# INFORMATION SHOWN
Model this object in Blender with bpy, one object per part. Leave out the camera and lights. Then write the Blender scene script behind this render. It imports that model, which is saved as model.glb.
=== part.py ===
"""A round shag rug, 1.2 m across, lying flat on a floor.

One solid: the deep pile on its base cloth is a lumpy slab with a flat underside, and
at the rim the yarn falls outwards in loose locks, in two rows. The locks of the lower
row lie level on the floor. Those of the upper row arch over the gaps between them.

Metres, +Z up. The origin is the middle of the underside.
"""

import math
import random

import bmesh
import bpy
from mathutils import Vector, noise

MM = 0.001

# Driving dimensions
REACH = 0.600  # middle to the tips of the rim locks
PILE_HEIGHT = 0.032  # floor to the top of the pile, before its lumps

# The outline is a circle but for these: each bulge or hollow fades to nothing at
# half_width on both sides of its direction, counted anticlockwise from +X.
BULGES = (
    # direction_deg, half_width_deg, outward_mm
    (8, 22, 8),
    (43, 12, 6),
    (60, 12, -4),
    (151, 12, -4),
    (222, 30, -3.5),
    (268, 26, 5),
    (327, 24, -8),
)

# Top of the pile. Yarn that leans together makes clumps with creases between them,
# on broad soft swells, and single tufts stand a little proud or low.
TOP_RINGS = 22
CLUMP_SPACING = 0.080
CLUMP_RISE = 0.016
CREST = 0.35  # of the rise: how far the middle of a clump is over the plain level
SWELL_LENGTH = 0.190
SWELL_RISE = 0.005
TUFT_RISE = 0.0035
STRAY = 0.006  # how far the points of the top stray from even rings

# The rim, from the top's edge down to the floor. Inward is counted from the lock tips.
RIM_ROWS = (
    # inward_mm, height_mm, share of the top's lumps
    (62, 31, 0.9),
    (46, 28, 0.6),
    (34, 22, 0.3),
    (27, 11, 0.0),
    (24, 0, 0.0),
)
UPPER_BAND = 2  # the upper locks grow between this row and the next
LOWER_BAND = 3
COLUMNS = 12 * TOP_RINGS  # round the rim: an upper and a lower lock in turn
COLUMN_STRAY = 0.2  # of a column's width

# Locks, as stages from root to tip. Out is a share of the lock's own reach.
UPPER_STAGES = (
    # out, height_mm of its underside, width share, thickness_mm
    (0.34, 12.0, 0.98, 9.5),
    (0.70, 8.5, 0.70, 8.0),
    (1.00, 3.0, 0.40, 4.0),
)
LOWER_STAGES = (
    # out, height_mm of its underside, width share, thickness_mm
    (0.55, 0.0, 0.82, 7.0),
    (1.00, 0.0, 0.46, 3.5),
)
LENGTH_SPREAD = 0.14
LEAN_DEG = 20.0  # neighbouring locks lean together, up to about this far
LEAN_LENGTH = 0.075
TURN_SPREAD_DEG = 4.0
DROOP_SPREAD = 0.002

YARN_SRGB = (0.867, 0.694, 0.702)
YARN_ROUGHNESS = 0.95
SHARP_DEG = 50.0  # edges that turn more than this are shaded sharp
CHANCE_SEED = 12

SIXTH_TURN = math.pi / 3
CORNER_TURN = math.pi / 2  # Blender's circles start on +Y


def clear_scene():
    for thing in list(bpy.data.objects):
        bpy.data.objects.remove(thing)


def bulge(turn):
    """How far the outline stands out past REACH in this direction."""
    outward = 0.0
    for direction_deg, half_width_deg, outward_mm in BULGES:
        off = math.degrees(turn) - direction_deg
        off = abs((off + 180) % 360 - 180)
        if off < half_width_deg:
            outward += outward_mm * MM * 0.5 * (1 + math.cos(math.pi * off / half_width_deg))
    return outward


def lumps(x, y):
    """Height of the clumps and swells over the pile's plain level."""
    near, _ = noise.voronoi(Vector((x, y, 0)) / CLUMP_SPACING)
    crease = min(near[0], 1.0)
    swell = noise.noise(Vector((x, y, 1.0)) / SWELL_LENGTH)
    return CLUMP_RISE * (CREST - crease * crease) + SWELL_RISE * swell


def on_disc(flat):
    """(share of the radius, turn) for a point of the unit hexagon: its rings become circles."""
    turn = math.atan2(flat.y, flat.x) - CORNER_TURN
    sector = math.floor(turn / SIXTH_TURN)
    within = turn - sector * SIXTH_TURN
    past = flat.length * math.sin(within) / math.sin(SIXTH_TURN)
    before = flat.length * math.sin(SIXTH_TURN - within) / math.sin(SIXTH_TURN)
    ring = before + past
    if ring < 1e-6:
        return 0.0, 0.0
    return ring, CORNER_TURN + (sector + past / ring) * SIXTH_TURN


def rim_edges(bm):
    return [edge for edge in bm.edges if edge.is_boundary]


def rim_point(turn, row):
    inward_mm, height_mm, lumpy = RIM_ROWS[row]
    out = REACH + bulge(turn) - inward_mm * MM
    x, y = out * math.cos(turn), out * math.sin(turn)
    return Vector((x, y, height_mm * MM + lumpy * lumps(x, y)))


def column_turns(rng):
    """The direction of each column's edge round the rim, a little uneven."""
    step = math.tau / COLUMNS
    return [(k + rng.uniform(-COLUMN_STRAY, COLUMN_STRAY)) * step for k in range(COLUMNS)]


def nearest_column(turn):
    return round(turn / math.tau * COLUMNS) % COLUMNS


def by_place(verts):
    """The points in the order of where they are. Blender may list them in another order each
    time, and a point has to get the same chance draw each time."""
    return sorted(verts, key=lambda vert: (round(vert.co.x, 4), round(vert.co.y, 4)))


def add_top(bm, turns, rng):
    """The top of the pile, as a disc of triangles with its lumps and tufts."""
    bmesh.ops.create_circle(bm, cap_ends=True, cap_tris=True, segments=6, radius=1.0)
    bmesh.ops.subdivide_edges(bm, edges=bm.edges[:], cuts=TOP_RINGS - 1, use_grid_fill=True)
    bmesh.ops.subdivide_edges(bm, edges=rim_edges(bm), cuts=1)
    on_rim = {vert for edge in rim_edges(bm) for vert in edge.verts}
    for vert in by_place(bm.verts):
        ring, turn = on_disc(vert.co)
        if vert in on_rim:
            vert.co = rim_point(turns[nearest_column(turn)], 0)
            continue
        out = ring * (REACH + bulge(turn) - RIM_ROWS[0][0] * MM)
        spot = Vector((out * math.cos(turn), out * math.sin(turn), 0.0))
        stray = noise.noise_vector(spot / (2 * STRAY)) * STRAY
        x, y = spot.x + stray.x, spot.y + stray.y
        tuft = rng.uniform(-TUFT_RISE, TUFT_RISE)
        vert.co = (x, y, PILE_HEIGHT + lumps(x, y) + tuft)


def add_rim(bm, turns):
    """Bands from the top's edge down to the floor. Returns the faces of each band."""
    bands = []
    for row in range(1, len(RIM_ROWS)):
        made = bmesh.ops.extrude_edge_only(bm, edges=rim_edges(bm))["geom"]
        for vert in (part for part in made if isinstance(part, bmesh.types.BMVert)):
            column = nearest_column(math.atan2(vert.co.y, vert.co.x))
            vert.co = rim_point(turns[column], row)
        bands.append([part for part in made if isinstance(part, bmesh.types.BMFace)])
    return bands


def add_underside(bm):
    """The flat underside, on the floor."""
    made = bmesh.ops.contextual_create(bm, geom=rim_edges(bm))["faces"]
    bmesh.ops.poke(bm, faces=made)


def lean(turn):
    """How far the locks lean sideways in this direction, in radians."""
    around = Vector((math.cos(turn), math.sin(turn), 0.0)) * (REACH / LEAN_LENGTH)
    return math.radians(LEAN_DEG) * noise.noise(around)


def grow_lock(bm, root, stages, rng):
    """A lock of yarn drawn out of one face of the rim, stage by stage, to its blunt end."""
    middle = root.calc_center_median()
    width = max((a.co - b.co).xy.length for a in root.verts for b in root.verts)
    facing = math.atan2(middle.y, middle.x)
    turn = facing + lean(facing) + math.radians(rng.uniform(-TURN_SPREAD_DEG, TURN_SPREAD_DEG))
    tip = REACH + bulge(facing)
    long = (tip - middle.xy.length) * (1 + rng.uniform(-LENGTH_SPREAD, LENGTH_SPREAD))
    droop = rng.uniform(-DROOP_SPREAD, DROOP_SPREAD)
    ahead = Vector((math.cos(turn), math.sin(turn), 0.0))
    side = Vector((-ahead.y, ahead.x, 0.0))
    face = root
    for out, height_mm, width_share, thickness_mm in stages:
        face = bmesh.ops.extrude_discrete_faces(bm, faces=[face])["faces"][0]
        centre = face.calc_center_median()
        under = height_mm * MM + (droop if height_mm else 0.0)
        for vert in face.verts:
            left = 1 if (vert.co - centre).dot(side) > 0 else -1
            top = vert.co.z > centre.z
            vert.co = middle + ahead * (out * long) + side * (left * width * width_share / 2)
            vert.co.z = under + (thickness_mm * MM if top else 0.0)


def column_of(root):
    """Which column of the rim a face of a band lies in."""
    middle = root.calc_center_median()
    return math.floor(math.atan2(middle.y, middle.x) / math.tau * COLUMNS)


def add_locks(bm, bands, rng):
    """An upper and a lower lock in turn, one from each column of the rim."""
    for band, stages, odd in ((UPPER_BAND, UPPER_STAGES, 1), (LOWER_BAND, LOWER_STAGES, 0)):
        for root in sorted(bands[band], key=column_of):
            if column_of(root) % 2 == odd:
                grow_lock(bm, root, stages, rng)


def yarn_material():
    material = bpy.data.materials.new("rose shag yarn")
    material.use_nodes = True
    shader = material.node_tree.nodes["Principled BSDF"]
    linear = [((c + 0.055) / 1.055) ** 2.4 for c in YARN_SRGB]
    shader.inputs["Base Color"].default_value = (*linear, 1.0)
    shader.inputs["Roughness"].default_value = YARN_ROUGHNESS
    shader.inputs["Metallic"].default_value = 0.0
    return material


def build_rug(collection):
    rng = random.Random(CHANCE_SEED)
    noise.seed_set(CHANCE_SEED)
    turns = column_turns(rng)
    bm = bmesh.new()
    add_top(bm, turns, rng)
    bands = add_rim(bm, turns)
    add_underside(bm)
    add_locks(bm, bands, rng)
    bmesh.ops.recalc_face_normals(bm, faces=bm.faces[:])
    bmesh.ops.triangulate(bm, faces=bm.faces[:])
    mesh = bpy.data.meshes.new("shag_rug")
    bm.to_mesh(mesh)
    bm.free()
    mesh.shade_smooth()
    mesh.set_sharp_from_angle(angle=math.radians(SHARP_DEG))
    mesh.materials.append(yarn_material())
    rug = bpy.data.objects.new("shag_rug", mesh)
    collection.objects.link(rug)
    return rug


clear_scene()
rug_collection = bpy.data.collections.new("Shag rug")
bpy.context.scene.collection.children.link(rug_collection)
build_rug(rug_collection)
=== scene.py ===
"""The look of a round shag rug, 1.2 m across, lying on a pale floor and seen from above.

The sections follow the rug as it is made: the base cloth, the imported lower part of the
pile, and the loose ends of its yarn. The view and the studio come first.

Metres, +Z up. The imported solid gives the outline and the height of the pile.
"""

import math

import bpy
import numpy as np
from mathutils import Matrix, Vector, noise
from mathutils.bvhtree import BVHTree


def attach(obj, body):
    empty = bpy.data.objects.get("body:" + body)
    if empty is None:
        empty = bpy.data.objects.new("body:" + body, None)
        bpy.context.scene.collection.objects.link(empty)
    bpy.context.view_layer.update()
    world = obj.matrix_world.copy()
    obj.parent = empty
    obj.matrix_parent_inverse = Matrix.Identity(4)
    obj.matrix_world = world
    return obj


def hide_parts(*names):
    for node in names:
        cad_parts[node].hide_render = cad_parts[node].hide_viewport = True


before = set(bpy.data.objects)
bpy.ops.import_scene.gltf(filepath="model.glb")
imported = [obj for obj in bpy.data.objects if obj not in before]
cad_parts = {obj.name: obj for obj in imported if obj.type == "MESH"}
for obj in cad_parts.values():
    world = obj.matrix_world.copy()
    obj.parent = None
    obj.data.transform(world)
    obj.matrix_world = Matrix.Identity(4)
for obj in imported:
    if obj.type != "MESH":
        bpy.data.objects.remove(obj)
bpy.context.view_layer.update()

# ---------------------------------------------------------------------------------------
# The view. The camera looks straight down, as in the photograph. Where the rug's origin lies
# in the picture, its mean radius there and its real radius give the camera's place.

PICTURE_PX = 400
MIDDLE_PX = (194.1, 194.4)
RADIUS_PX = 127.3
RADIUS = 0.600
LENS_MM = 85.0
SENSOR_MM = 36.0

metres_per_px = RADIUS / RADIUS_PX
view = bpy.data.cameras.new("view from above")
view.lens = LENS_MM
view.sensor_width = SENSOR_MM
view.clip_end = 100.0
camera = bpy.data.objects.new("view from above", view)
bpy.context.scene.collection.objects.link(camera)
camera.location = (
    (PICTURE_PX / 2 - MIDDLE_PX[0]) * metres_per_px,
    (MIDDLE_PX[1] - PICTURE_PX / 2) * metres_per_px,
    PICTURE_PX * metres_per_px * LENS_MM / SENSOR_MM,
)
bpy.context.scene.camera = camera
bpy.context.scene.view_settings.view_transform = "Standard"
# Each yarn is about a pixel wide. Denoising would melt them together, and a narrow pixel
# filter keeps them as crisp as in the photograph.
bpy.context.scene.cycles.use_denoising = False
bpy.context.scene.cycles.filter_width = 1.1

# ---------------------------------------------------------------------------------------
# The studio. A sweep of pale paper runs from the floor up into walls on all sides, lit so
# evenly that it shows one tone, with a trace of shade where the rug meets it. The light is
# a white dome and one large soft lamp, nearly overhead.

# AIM
Return nothing but the lines running from the line with "bm.to_mesh(mesh)" through the line with "from mathutils.bvhtree import BVHTree", exactly as they appear.

# EXERCISE ANSWER
    bm.to_mesh(mesh)
    bm.free()
    mesh.shade_smooth()
    mesh.set_sharp_from_angle(angle=math.radians(SHARP_DEG))
    mesh.materials.append(yarn_material())
    rug = bpy.data.objects.new("shag_rug", mesh)
    collection.objects.link(rug)
    return rug


clear_scene()
rug_collection = bpy.data.collections.new("Shag rug")
bpy.context.scene.collection.children.link(rug_collection)
build_rug(rug_collection)
=== scene.py ===
"""The look of a round shag rug, 1.2 m across, lying on a pale floor and seen from above.

The sections follow the rug as it is made: the base cloth, the imported lower part of the
pile, and the loose ends of its yarn. The view and the studio come first.

Metres, +Z up. The imported solid gives the outline and the height of the pile.
"""

import math

import bpy
import numpy as np
from mathutils import Matrix, Vector, noise
from mathutils.bvhtree import BVHTree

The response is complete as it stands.